The agency also reasonably concluded that the lack of reliable corroboration further undermined Liu's credibility. See Biao Yang v. Gonzales, 496 F.3d 268, 273 (2d Cir. 2007) ("An applicant's failure to corroborate his or her testimony may bear on credibility, because the absence of corroboration in general makes an applicant unable to rehabilitate testimony that has already been called into question."). The IJ did not err in relying on the lack of an affidavit or testimony from Liu's husband because he was in the United States and would directly benefit from a grant of asylum. See Yan Juan Chen v. Holder, 658 F.3d 246, 253 (2d Cir. 2011). And the IJ did not err in giving limited weight to a letter from Liu's mother who was an interested party who was not available for cross-examination. See Likai Gao v. Barr, 968 F.3d 137, 149 (2d Cir. 2020) (upholding an IJ's decision to afford limited weight to letter from spouse and friend in China); Y.C. v.
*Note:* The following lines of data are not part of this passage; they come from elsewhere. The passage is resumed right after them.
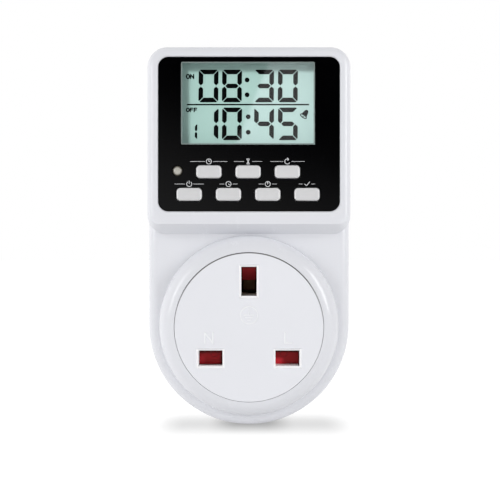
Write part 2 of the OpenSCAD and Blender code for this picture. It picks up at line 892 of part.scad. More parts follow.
module display_board() {
    color([0.1, 0.35, 0.16])
        stood()
            difference() {
                slab(board_back, display_board_h)
                    translate([0, (display_board_y0 + display_board_y1) / 2])
                        rounded_plate(display_board_w, display_board_y1 - display_board_y0,
                            board_corner);
                for (p = display_screw_at)
                    translate([p.x, p.y, 0])
                        cylinder(r = small_screw_r + 0.2, h = display_board_h + 1);
                for (x = [-led_leg_x, led_leg_x])
                    translate([led_x + x, led_y, display_board_h / 2 + 1])
                        cube([led_leg + 0.1, led_leg + 0.1, display_board_h], center = true);
            }
}

module controller_chip() {
    color([0.08, 0.08, 0.09])
        stood()
            translate([chip_at.x, chip_at.y, board_back]) {
                slab(-1.6, -0.2)
                    square([chip_w, chip_w], center = true);
                for (a = [0, 90, 180, 270], i = [-3:3])
                    rotate([0, 0, a])
                        translate([i * chip_w / 8 - 0.2, chip_w / 2, -0.8])
                            cube([0.4, 1.3, 0.8]);
            }
}

module clock_crystal() {
    color([0.75, 0.76, 0.78])
        stood()
            translate([crystal_at.x, crystal_at.y, board_back - crystal_r])
                rotate([0, 90, 0]) {
                    cylinder(r = crystal_r, h = crystal_l);
                    translate([0, 0, crystal_l])
                        cylinder(r = crystal_r * 0.3, h = crystal_l / 3);
                }
}

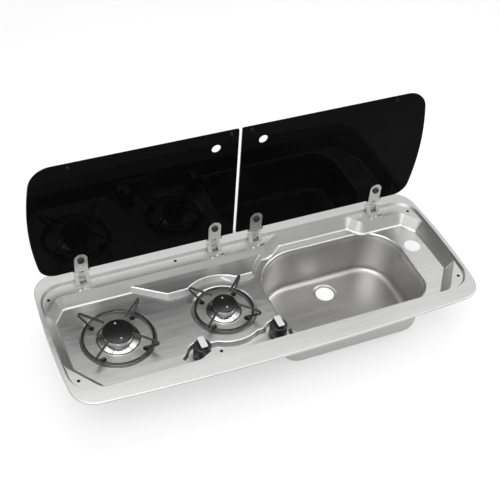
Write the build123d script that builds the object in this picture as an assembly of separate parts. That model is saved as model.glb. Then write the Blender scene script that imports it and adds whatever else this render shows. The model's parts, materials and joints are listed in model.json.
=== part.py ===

Holder, 741 F.3d 324, 334 (2d Cir. 2013) ("We defer to the agency's determination of the weight afforded to an alien's documentary evidence.").
In sum, the demeanor finding, the inconsistencies, and the lack of reliable corroboration provide substantial evidence for the adverse credibility determination. See 8 U.S.C. § 1158(b)(1)(B)(iii); Xiu Xia Lin, 534 F.3d at 167. The adverse credibility determination is dispositive of asylum, withholding of removal, and CAT relief because all three forms of relief are based on the same discredited factual predicate. See Paul v. Gonzales, 444 F.3d 148, 156-57 (2d Cir. 2006).
For the foregoing reasons, the petition for review is DENIED. All pending motions and applications are DENIED and stays VACATED.